On Behalf of | Jul 6, 2012 | Wrongful Death

Wrongful death cases in Texas involve filing a claim against a person or party for the death of a loved one. In order to be successful, a wrongful death claim must show the death of a human being caused by negligence of another, with family members who are suffering financially due to the death of their loved one.

Plaintiffs who successfully prove their case are most likely to receive financial or pecuniary damages. These damages cover pecuniary injuries that resulted from the decedent’s death, such as loss of income and medical expenses. In Texas, punitive damages are also available in some wrongful death suits. These fines are designed to prevent the guilty party from behaving in negligent conduct in the future.

Last summer, a 58-year-old man died from heat stroke, sustained while in a Dallas-area prison without air conditioning. At least nine people suffered from heat-related deaths last summer in Texas prisons. A wrongful death suit has been filed to change conditions for older inmates and those with medical conditions who cannot handle the intense summer heat.

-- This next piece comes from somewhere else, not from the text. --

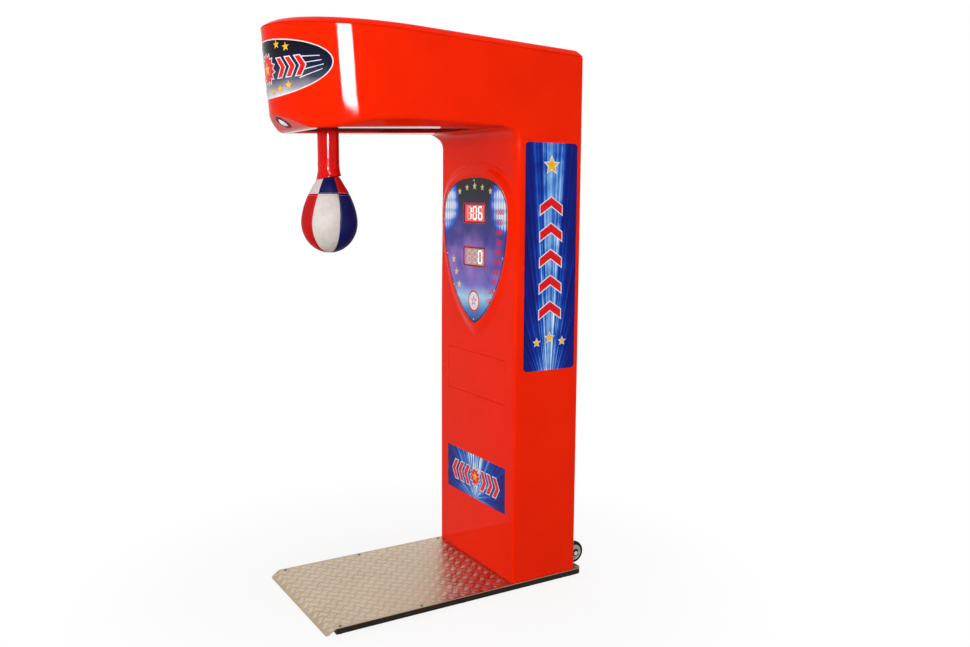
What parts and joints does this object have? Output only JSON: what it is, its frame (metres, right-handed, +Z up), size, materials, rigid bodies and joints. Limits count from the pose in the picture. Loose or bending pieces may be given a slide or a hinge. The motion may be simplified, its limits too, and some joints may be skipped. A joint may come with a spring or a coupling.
{
  "type": "boxing arcade machine",
  "caption": "Free-standing boxing arcade machine: a pear-shaped ball on a swinging arm hangs from a cantilever head on a column with a score display and a tread plate base.",
  "frame": {"origin": "middle of the floor area under the machine's bounding box", "axes": "+Z up, +Y towards the rear, +X to the right as the player sees the machine"},
  "size_m": [0.63, 1.3002, 2.2207],
  "materials": {
    "body_paint": "gelcoat and clear lacquer on glass-fibre laminate, high gloss",
    "lid_paint": "the same red, high gloss",
    "cover_paint": "the same red, high gloss",
    "door_paint": "the same red, high gloss",
    "floor_panel_paint": "the same red, satin",
    "tread_aluminium": "five-bar tread pattern, mill finish",
    "frame_steel": "black powder coat",
    "mast_steel": "black powder coat",
    "bracket_steel": "black powder coat",
    "zinc_steel": "bright zinc plate",
    "shaft_steel": "ground steel",
    "plate_screw": "black oxide",
    "black_rubber": "matt",
    "stop_rubber": "matt",
    "wheel_tyre": "solid rubber tread",
    "wheel_hub": "moulded grey nylon",
    "black_plastic": "fine grain",
    "spot_housing": "fine grain",
    "spot_lens": "frosted",
    "display_acrylic": "printed acrylic, gloss",
    "score_lens": "red filter over seven-segment digits",
    "circuit_board": "solder mask",
    "decal_vinyl": "printed vinyl, gloss",
    "sign_vinyl": "printed vinyl, gloss",
    "power_case": "folded sheet",
    "coil_tape": "yellow winding tape in a steel yoke",
    "arm_steel": "black powder coat",
    "ball_leather": "sewn gloss vinyl panels in red, white and blue",
    "core_rubber": "moulded rubber",
    "sleeve_vinyl": "gloss vinyl",
    "rocker_red": "moulded"
  },
  "bodies": {
    "cabinet": {"floor_pads": "black_rubber", "base_frame": "frame_steel", "tread_plate": "tread_aluminium", "tread_plate_screws": "plate_screw", "mast_frame": "mast_steel", "mast_bolts": "zinc_steel", "body_shell": "body_paint", "head_lid": "lid_paint", "lid_screws": "zinc_steel", "head_floor_panel": "floor_panel_paint", "well_trim": "black_rubber", "display_panel": "display_acrylic", "display_screws": "zinc_steel", "score_display_upper": "score_lens", "score_display_lower": "score_lens", "display_board": "circuit_board", "coin_cover": "cover_paint", "front_decal": "decal_vinyl", "side_decal_right": "decal_vinyl", "side_decal_left": "decal_vinyl", "head_sign": "sign_vinyl", "spotlight_housing": "spot_housing", "spotlight_lens": "spot_lens", "speaker": "black_plastic", "pivot_plates": "bracket_steel", "pivot_bearings": "zinc_steel", "stop_rubbers": "stop_rubber", "optical_sensor": "black_plastic", "latch_bracket": "bracket_steel", "solenoid_coil": "coil_tape", "hinge_frame_leaves": "zinc_steel", "hinge_pins": "zinc_steel", "power_inlet": "black_plastic", "power_supply": "power_case", "main_board": "circuit_board", "wiring_loom": "black_plastic", "wheel_brackets": "bracket_steel", "wheel_axles": "zinc_steel"},
    "arm": {"pivot_shaft": "shaft_steel", "swing_arm": "arm_steel", "sensor_disc": "zinc_steel", "ball": "ball_leather", "ball_core": "core_rubber", "neck_sleeve": "sleeve_vinyl"},
    "latch": {"latch_hook": "zinc_steel"},
    "plunger": {"solenoid_plunger": "shaft_steel"},
    "door": {"service_door": "door_paint", "hinge_door_leaves": "zinc_steel", "door_lock_barrel": "zinc_steel"},
    "lock": {"door_lock_cam": "zinc_steel"},
    "rocker": {"rocker_switch": "rocker_red"},
    "wheel_right": {"wheel_tyre_right": "wheel_tyre", "wheel_hub_right": "wheel_hub"},
    "wheel_left": {"wheel_tyre_left": "wheel_tyre", "wheel_hub_left": "wheel_hub"}
  },
  "joints": [
    {"name": "arm_swing", "type": "hinge", "parent": "cabinet", "child": "arm", "pos_m": [0, -0.411, 1.93], "axis": [1, 0, 0], "range_deg": [-10, 80]},
    {"name": "latch_turn", "type": "hinge", "parent": "cabinet", "child": "latch", "pos_m": [0.055, -0.32, 2.046], "axis": [1, 0, 0], "range_deg": [0, 12], "stiffness_Nm_per_rad": 0.3, "springref_deg": -17.19},
    {"name": "plunger_slide", "type": "slide", "parent": "cabinet", "child": "plunger", "axis": [0, 0, 1], "range_m": [0, 0.0074]},
    {"name": "door_swing", "type": "hinge", "parent": "cabinet", "child": "door", "pos_m": [-0.2, 0.556, 0.84], "axis": [0, 0, 1], "range_deg": [0, 110]},
    {"name": "lock_turn", "type": "hinge", "parent": "door", "child": "lock", "pos_m": [0.178, 0.55, 0.84], "axis": [0, -1, 0], "range_deg": [0, 90]},
    {"name": "rocker_tilt", "type": "hinge", "parent": "cabinet", "child": "rocker", "pos_m": [0.11, 0.547, 0.11], "axis": [1, 0, 0], "range_deg": [-14, 0]},
    {"name": "wheel_right_spin", "type": "hinge", "parent": "cabinet", "child": "wheel_right", "pos_m": [0.225, 0.602, 0.064], "axis": [1, 0, 0], "continuous": true},
    {"name": "wheel_left_spin", "type": "hinge", "parent": "cabinet", "child": "wheel_left", "pos_m": [-0.225, 0.602, 0.064], "axis": [1, 0, 0], "continuous": true}
  ],
  "couplings": [
    {"joint": "plunger_slide", "follows": "latch_turn", "m_per_rad": 0.035}
  ]
}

A spokesperson for the Texas Department of Criminal Justice said that there is a protocol that is followed in hot weather conditions. This protocol involves providing inmates with water and ice, using fans, limiting outdoor activity and allowing additional showers and shorts to be worn.

As is evidenced by the number of heat-related fatalities, the current measures supposedly enforced in state prisons are not enough to protect inmates’ health. At this point, only 21 out of 111 prison units are fully air-conditioned.

Some argue that the conditions are not that bad and that prison life should not be easy. Yet others say that it is simply inhumane to subject anyone, even prisoners to these conditions.

Furthermore, there are potentially concerns about constitutional rights in these cases. The Eighth Amendment forbids cruel and unusual punishment, which could be an implication of subjecting prisoners to extreme heat.

Regardless of what happens with prison conditions in the future, damages from this wrongful death suit will hopefully provide some solace to the family of the man who lost his life.